Whenit first happens they will be in a bit of shock but as you're seeing can start showing improvement pretty quickly. From the measurments of the tank it sounds like a 10g or so? I would do a 50% water change every other day for a week or 2 so long as you are seeing improvements in his appearance & movements. After a couple of weeks he should be pretty well healed up & I'd go back to weekly water changes. Just keep a close eye on him to make sure none of the injuries start showing signs of infection, if you keep the water clean he should be fine.

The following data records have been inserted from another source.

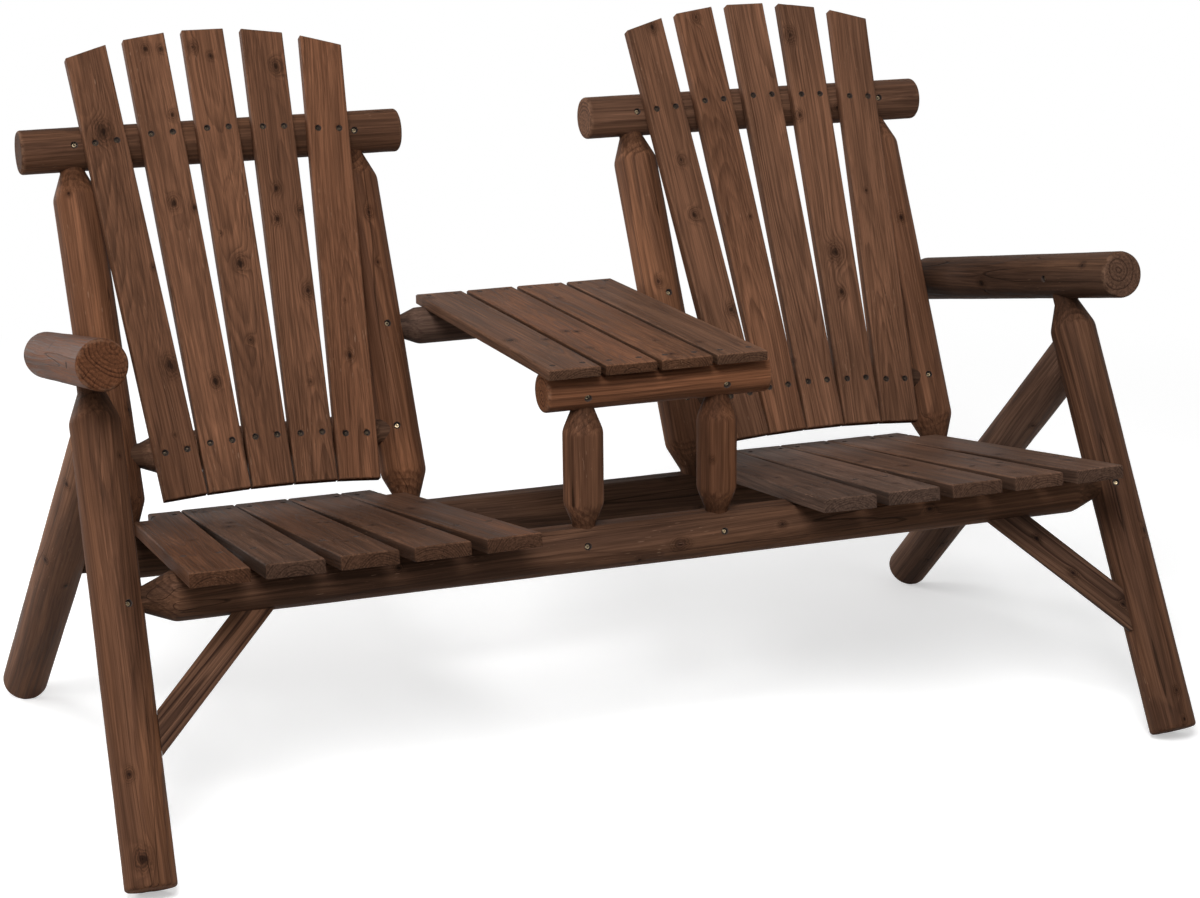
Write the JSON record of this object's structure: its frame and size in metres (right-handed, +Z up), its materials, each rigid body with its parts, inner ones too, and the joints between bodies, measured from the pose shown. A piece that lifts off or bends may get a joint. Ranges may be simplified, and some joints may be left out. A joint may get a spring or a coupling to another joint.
{
  "type": "companion seat bench",
  "caption": "Slatted log chairs joined side by side on shared rails, with a slatted side table between them; rigid, on splayed legs.",
  "frame": {"origin": "middle of the bench's footprint, on the floor", "axes": "+Z up, +Y from the seats' front edge towards the backs, +X to the right of someone who faces the bench"},
  "size_m": [1.6268, 0.9216, 1.0262],
  "materials": {
    "logs": "stained and burnt softwood, satin",
    "back_boards": "stained and burnt softwood, satin",
    "seat_boards": "stained and burnt softwood, satin",
    "table_boards": "stained and burnt softwood, satin"
  },
  "bodies": {
    "root": {"arm_left": "logs", "arm_right": "logs", "back_post_left_inner": "logs", "back_post_left_outer": "logs", "back_post_right_inner": "logs", "back_post_right_outer": "logs", "back_slat_left_1": "back_boards", "back_slat_left_2": "back_boards", "back_slat_left_3": "back_boards", "back_slat_left_4": "back_boards", "back_slat_left_5": "back_boards", "back_slat_right_1": "back_boards", "back_slat_right_2": "back_boards", "back_slat_right_3": "back_boards", "back_slat_right_4": "back_boards", "back_slat_right_5": "back_boards", "brace_left": "logs", "brace_right": "logs", "front_leg_left": "logs", "front_leg_right": "logs", "front_seat_rail": "logs", "low_rail_left": "logs", "low_rail_right": "logs", "rear_leg_left": "logs", "rear_leg_right": "logs", "rear_seat_rail": "logs", "seat_slat_left_1": "seat_boards", "seat_slat_left_2": "seat_boards", "seat_slat_left_3": "seat_boards", "seat_slat_left_4": "seat_boards", "seat_slat_left_5": "seat_boards", "seat_slat_right_1": "seat_boards", "seat_slat_right_2": "seat_boards", "seat_slat_right_3": "seat_boards", "seat_slat_right_4": "seat_boards", "seat_slat_right_5": "seat_boards", "table_front_rail": "logs", "table_post_left": "logs", "table_post_right": "logs", "table_rear_rail": "logs", "table_slat_1": "table_boards", "table_slat_2": "table_boards", "table_slat_3": "table_boards", "table_slat_4": "table_boards", "top_rail_left": "logs", "top_rail_right": "logs"}
  },
  "joints": []
}
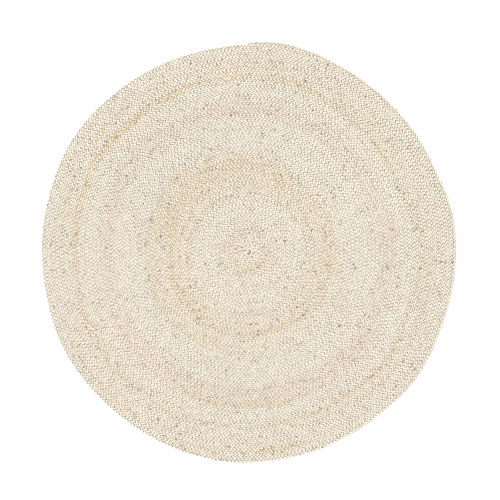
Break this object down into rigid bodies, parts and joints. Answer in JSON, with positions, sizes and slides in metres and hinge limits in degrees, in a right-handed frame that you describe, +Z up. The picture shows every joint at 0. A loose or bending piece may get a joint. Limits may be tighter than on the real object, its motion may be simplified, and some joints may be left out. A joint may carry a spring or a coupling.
{
  "type": "round braided jute rug",
  "caption": "Flat round rug: one long flat jute braid, coiled from the middle outwards and sewn edge to edge, with a slightly uneven rim.",
  "frame": {"origin": "on the floor, under the middle of the outline's box", "axes": "+Z up out of the rug's face, +Y towards the top of the picture, where the braid's outer end lies against the edge"},
  "size_m": [1.7906, 1.8182, 0.01],
  "materials": {
    "jute": "bleached ivory jute yarn, matt and slightly hairy, with golden and tan courses and a few brown flecks"
  },
  "bodies": {
    "root": {"braided_rug": "jute"}
  },
  "joints": []
}
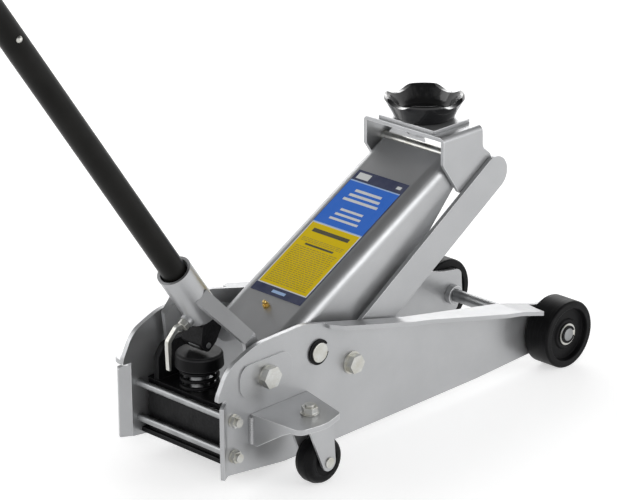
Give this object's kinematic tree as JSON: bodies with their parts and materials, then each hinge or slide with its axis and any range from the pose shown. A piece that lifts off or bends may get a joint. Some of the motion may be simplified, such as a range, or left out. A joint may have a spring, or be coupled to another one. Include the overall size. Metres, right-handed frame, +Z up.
{
  "type": "trolley jack",
  "caption": "Wheeled hydraulic floor jack with a level-riding saddle, swivel casters and a detachable pumping handle.",
  "frame": {"origin": "on the floor under the centre of the overall box, with the lift arm part raised and the handle leaning back", "axes": "+X from the handle towards the fixed front wheels, +Y to the left side, +Z up"},
  "size_m": [0.9577, 0.2798, 0.8506],
  "materials": {
    "silver_paint": "metallic silver-grey paint, satin",
    "zinc": "zinc plated, slightly yellow",
    "steel": "bare turned steel, lightly oiled",
    "black_metal": "black paint, satin",
    "cast_black": "black painted casting",
    "black_spring": "black oxide",
    "wheel_black": "moulded black, satin",
    "saddle_black": "gloss black paint",
    "label": "printed foil label, yellow and blue",
    "brass": "brass",
    "handle_dark": "charcoal powder coat",
    "grip_rubber": "ribbed black rubber"
  },
  "bodies": {
    "chassis": {"side_plate_right": "silver_paint", "side_plate_left": "silver_paint", "base_plate": "black_metal", "rear_tie_rods": "steel", "tie_rod_nuts": "zinc", "front_axle": "steel", "axle_collars": "silver_paint", "axle_washers": "zinc", "circlips": "black_metal", "caster_bracket_right": "silver_paint", "caster_bracket_left": "silver_paint", "kingpins": "zinc", "kingpin_nuts": "zinc", "swivel_washers": "zinc", "lift_shaft": "zinc", "pivot_spacers": "steel", "link_bolts": "zinc", "pump_block": "cast_black", "lift_cylinder": "cast_black", "cylinder_gland": "steel", "pump_barrel": "steel", "pump_spring": "black_spring", "filler_plug": "steel", "socket_pivot_bolts": "zinc"},
    "front_wheel_right": {"front_wheel_right": "wheel_black"},
    "front_wheel_left": {"front_wheel_left": "wheel_black"},
    "caster_right": {"caster_fork_right": "silver_paint", "caster_axle_right": "zinc"},
    "caster_left": {"caster_fork_left": "silver_paint", "caster_axle_left": "zinc"},
    "caster_wheel_right": {"caster_wheel_right": "wheel_black"},
    "caster_wheel_left": {"caster_wheel_left": "wheel_black"},
    "lift_arm": {"lift_arm": "silver_paint", "shaft_sleeve": "silver_paint", "crank_cheeks": "silver_paint", "crank_pin": "steel", "label_plate": "label", "grease_nipple": "brass", "head_pin": "zinc"},
    "head": {"head_bracket": "silver_paint", "saddle_plate": "silver_paint", "link_head_pins": "silver_paint"},
    "saddle": {"saddle": "saddle_black", "saddle_ring": "steel"},
    "link_right": {"link_right": "silver_paint"},
    "link_left": {"link_left": "silver_paint"},
    "ram": {"ram": "steel", "ram_yoke": "cast_black"},
    "handle_socket": {"handle_socket": "silver_paint", "roller_bracket": "cast_black", "roller_pin": "steel", "lock_screw": "zinc"},
    "pump_roller": {"pump_roller": "steel"},
    "pump_plunger": {"pump_plunger": "steel", "spring_cap": "black_metal"},
    "release_valve": {"release_valve": "steel"},
    "handle": {"handle_lower": "handle_dark", "handle_upper": "handle_dark", "handle_grip": "grip_rubber"},
    "handle_button": {"handle_button": "zinc"}
  },
  "joints": [
    {"name": "front_wheel_right_spin", "type": "hinge", "parent": "chassis", "child": "front_wheel_right", "pos_m": [0.44136, -0.089, 0.0375], "axis": [0, 1, 0], "continuous": true},
    {"name": "front_wheel_left_spin", "type": "hinge", "parent": "chassis", "child": "front_wheel_left", "pos_m": [0.44136, 0.089, 0.0375], "axis": [0, 1, 0], "continuous": true},
    {"name": "caster_right_swivel", "type": "hinge", "parent": "chassis", "child": "caster_right", "pos_m": [0.03736, -0.1115, 0.06], "axis": [0, 0, 1], "continuous": true},
    {"name": "caster_left_swivel", "type": "hinge", "parent": "chassis", "child": "caster_left", "pos_m": [0.03736, 0.1115, 0.06], "axis": [0, 0, 1], "continuous": true},
    {"name": "caster_wheel_right_spin", "type": "hinge", "parent": "caster_right", "child": "caster_wheel_right", "pos_m": [0.04886, -0.1115, 0.025], "axis": [0, 1, 0], "continuous": true},
    {"name": "caster_wheel_left_spin", "type": "hinge", "parent": "caster_left", "child": "caster_wheel_left", "pos_m": [0.02586, 0.1115, 0.025], "axis": [0, 1, 0], "continuous": true},
    {"name": "lift_arm_pivot", "type": "hinge", "parent": "chassis", "child": "lift_arm", "pos_m": [0.09036, 0, 0.115], "axis": [0, -1, 0], "range_deg": [-41.2, 26.1]},
    {"name": "head_level", "type": "hinge", "parent": "lift_arm", "child": "head", "pos_m": [0.31763, 0, 0.25702], "axis": [0, -1, 0], "range_deg": [-26.1, 41.2]},
    {"name": "link_right_pivot", "type": "hinge", "parent": "chassis", "child": "link_right", "pos_m": [0.13836, -0.06, 0.089], "axis": [0, -1, 0], "range_deg": [-41.2, 26.1]},
    {"name": "link_left_pivot", "type": "hinge", "parent": "chassis", "child": "link_left", "pos_m": [0.13836, 0.06, 0.089], "axis": [0, -1, 0], "range_deg": [-41.2, 26.1]},
    {"name": "saddle_swivel", "type": "hinge", "parent": "head", "child": "saddle", "pos_m": [0.32233, 0, 0.29], "axis": [0, 0, 1], "continuous": true},
    {"name": "ram_slide", "type": "slide", "parent": "chassis", "child": "ram", "axis": [1, 0, 0], "range_m": [-0.0314, 0.02]},
    {"name": "handle_socket_pivot", "type": "hinge", "parent": "chassis", "child": "handle_socket", "pos_m": [0.01636, 0, 0.113], "axis": [0, -1, 0], "range_deg": [-15, 38]},
    {"name": "pump_roller_spin", "type": "hinge", "parent": "handle_socket", "child": "pump_roller", "pos_m": [-0.00564, 0, 0.1342], "axis": [0, 1, 0], "continuous": true},
    {"name": "pump_plunger_slide", "type": "slide", "parent": "chassis", "child": "pump_plunger", "axis": [0, 0, -1], "range_m": [-0.0072, 0.018], "deforming": ["pump_spring"]},
    {"name": "handle_twist", "type": "hinge", "parent": "handle_socket", "child": "handle", "pos_m": [-0.00477, 0, 0.17128], "axis": [-0.5664, 0, 0.8241], "range_deg": [0, 180]},
    {"name": "release_valve_turn", "type": "hinge", "parent": "chassis", "child": "release_valve", "pos_m": [0.00836, 0.033, 0.09], "axis": [0, 0, 1], "range_deg": [0, 180]},
    {"name": "handle_button_press", "type": "slide", "parent": "handle", "child": "handle_button", "axis": [0, 1, 0], "range_m": [0, 0.0046], "stiffness_N_per_m": 400}
  ],
  "couplings": [
    {"joint": "head_level", "follows": "lift_arm_pivot", "ratio": -1},
    {"joint": "link_right_pivot", "follows": "lift_arm_pivot", "ratio": 1},
    {"joint": "link_left_pivot", "follows": "lift_arm_pivot", "ratio": 1},
    {"joint": "ram_slide", "follows": "lift_arm_pivot", "m_per_rad": 0.0435},
    {"joint": "pump_plunger_slide", "follows": "handle_socket_pivot", "m_per_rad": 0.027},
    {"joint": "release_valve_turn", "follows": "handle_twist", "ratio": 1}
  ]
}
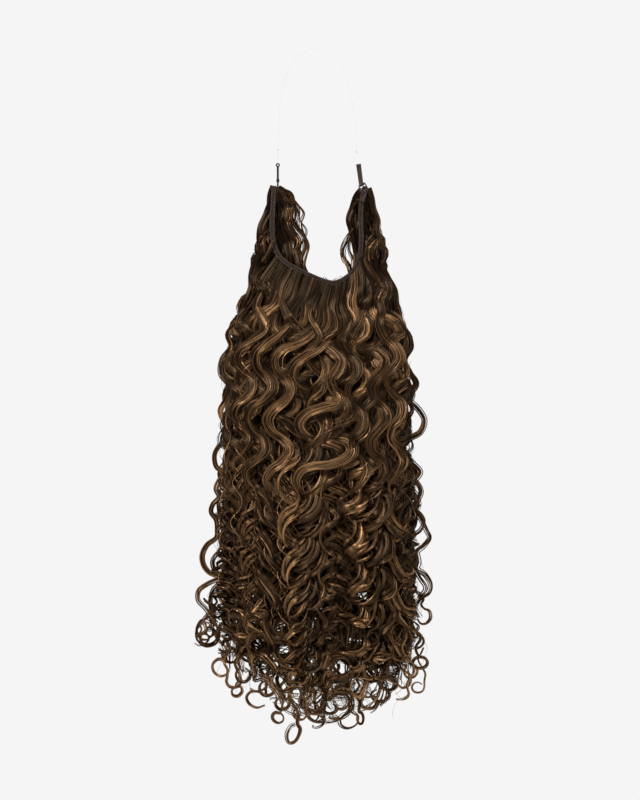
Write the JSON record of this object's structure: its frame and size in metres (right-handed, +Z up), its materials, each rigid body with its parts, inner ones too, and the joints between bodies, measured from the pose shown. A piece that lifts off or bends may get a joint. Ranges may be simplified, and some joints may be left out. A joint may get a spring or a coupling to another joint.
{
  "type": "hair extension",
  "caption": "Curly halo hair extension hanging by its clear wire: locks on a curved sewn band with a thread loop, a strap and a slider.",
  "frame": {"origin": "top of the clear wire's arch, where the piece hangs", "axes": "+Z up along the hanging hair, +X towards the strap and slider, +Y through the piece, away from the viewer"},
  "size_m": [0.2038, 0.0989, 0.6072],
  "materials": {
    "wire": "clear nylon monofilament",
    "thread": "dark brown twisted thread",
    "strap": "brown woven strap",
    "slider": "dark brown coating, satin",
    "band": "dark brown sewn wefts",
    "hair": "glossy curly hair, brown with caramel strands"
  },
  "bodies": {
    "root": {"halo_wire": "wire", "thread_loop": "thread", "strap": "strap", "slider": "slider", "strap_tab": "strap", "weft_band": "band", "hair_left": "hair", "hair_front": "hair", "hair_back": "hair", "hair_right": "hair"}
  },
  "joints": []
}
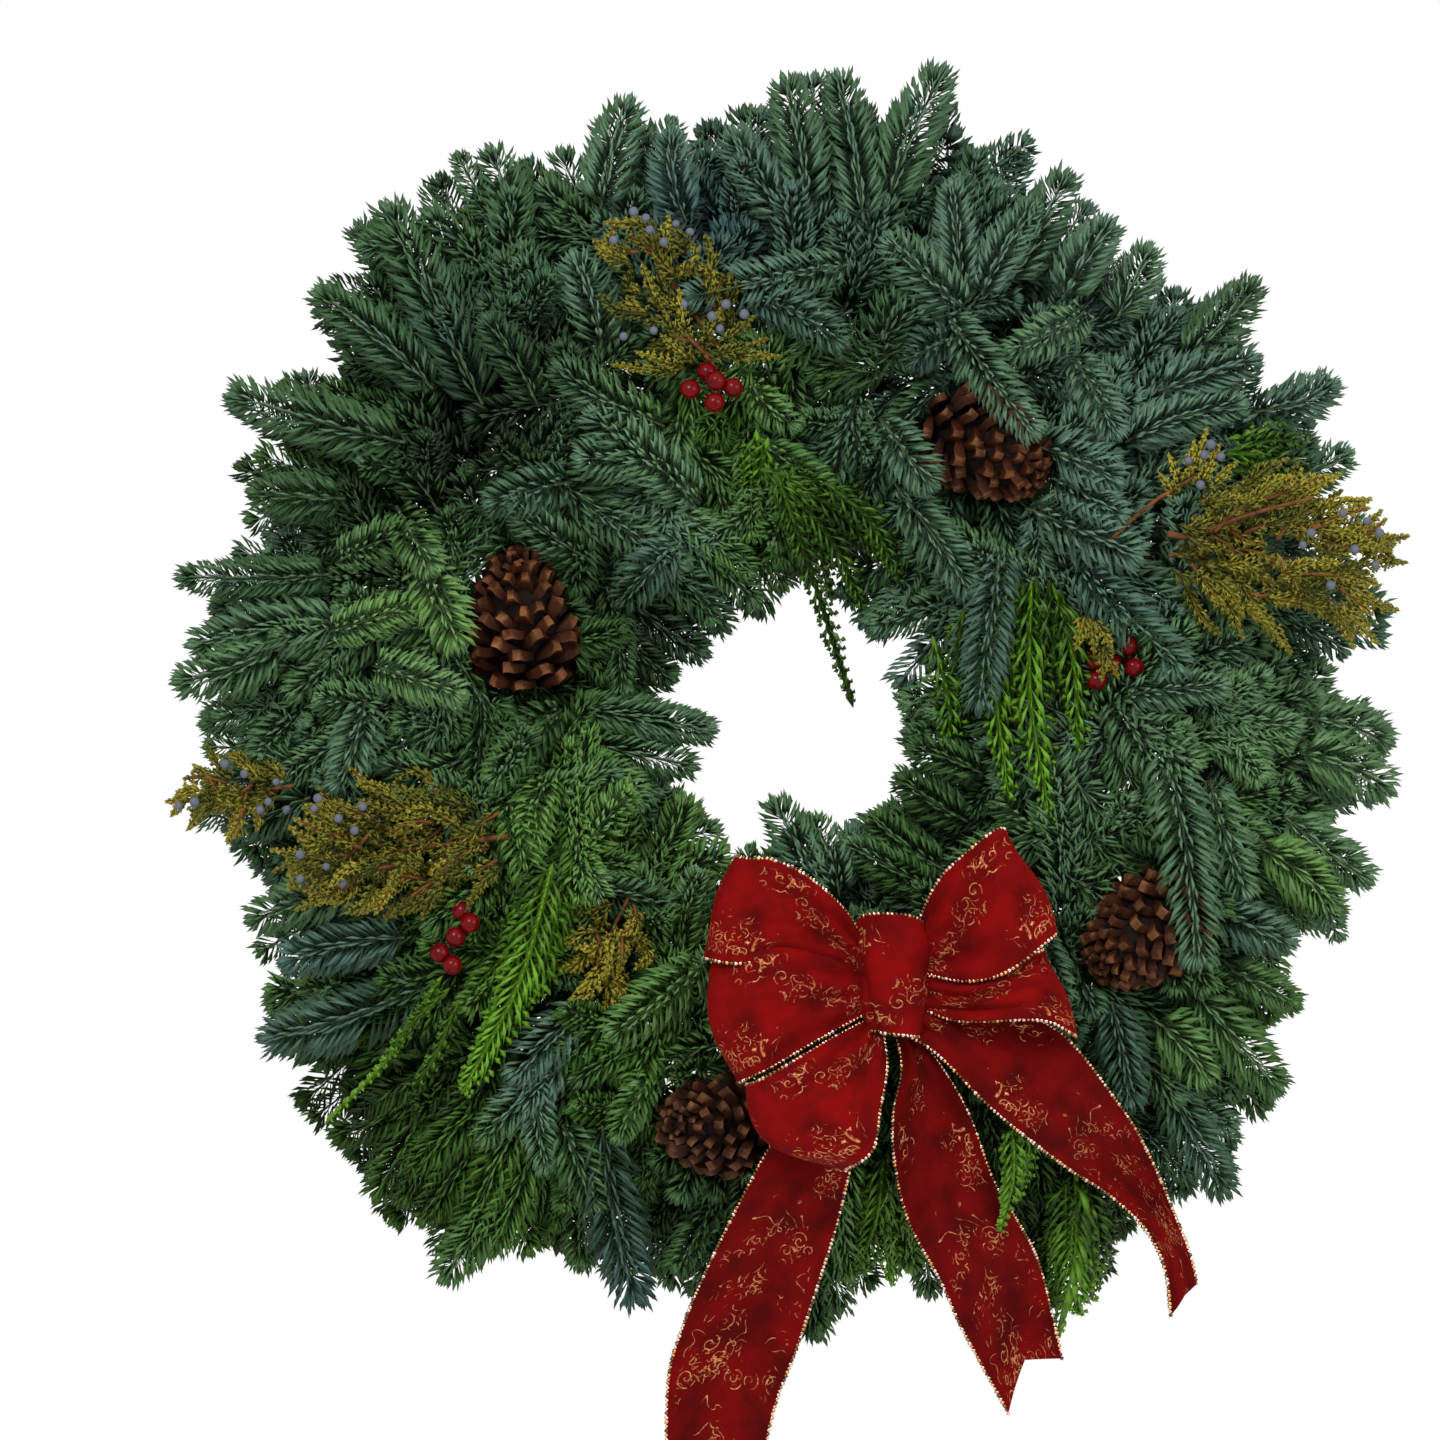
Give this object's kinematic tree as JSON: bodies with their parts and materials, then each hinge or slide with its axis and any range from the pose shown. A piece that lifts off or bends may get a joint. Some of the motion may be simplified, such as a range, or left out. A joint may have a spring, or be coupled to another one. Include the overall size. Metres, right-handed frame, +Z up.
{
  "type": "christmas wreath",
  "caption": "Evergreen door wreath on a wire ring with cedar, juniper, pine cones, red berries and a wide red ribbon bow, hung by a wire loop.",
  "frame": {"origin": "where the hook carries the hanging loop, at the top back", "axes": "+Z up as it hangs; front faces -Y; +Y out of the back towards the door; +X to the right seen from the front"},
  "size_m": [0.6273, 0.1648, 0.748],
  "materials": {
    "fir": "waxy living fir needles on brown twigs",
    "cedar": "fresh green flat scaly fronds",
    "juniper": "olive yellow sprays with pale blue berries",
    "cone": "dry brown scales with paler tips",
    "berry": "red gloss lacquer",
    "velvet": "red velvet ribbon with gold wire edge",
    "green_wire": "green enamelled steel wire",
    "steel_wire": "bare florist wire"
  },
  "bodies": {
    "root": {"wire_ring": "green_wire", "binding_wire": "green_wire", "hanging_loop": "steel_wire", "fir_bunch_01": "fir", "fir_bunch_02": "fir", "fir_bunch_03": "fir", "fir_bunch_04": "fir", "fir_bunch_05": "fir", "fir_bunch_06": "fir", "fir_bunch_07": "fir", "fir_bunch_08": "fir", "fir_bunch_09": "fir", "fir_bunch_10": "fir", "fir_bunch_11": "fir", "fir_bunch_12": "fir", "fir_bunch_13": "fir", "fir_bunch_14": "fir", "fir_bunch_15": "fir", "fir_bunch_16": "fir", "fir_bunch_17": "fir", "fir_bunch_18": "fir", "cedar_top_fan": "cedar", "cedar_right_spray": "cedar", "cedar_left_frond": "cedar", "cedar_left_trail": "cedar", "cedar_under_bow": "cedar", "cedar_low_right": "cedar", "cedar_right_tips": "cedar", "juniper_top": "juniper", "juniper_right": "juniper", "juniper_left": "juniper", "juniper_left_edge": "juniper", "juniper_low_tuft": "juniper", "pine_cone_left": "cone", "pine_cone_upper_right": "cone", "pine_cone_right": "cone", "pine_cone_bottom": "cone", "cone_wire_left": "steel_wire", "cone_wire_upper_right": "steel_wire", "cone_wire_right": "steel_wire", "cone_wire_bottom": "steel_wire", "berry_pick_top": "berry", "berry_pick_left": "berry", "berry_pick_right": "berry", "bow_knot": "velvet", "bow_loop_upper_left": "velvet", "bow_loop_middle_left": "velvet", "bow_loop_bottom": "velvet", "bow_loop_upper_right": "velvet", "bow_loop_lower_right": "velvet", "bow_tail_left": "velvet", "bow_tail_middle": "velvet", "bow_tail_right": "velvet", "bow_tie_wire": "steel_wire"}
  },
  "joints": []
}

And you definitely want his water temp 76-78F to help him heal up.


----------



## CluelessBettaOwner (Nov 27, 2012)

Thanks again Shellieca.
According to this site http://www.poolandspachemicals.co.uk/volcalc.htm it's 14.95 gallons when filled the top, so at the moment it is probably about 10 or 11. There is lots of space at the top.
He is definitely feeling better than last night. Thanks for the advice on water changes. I will change the water tonight. Thanks again!


----------



## shellieca (Jul 12, 2012)

Glad he's doing better. Keep us posted.


----------



## CluelessBettaOwner (Nov 27, 2012)

Update!
My Filter and heater arrived in the mail today! So now Johnny tank is in good conditions! He also seems much better and is checking out his new equipment.
I also got another tank 18inches by 10 by 10, it holds about 29 liters. Bill the other fish has been installed into that and seems very happy.
They are both going well!


----------



## shellieca (Jul 12, 2012)

YAY!! I like hearing good news!


----------



## LuckyBlue (Mar 26, 2012)

I agree. It always nice to hear emergency posts turn out ok.


----------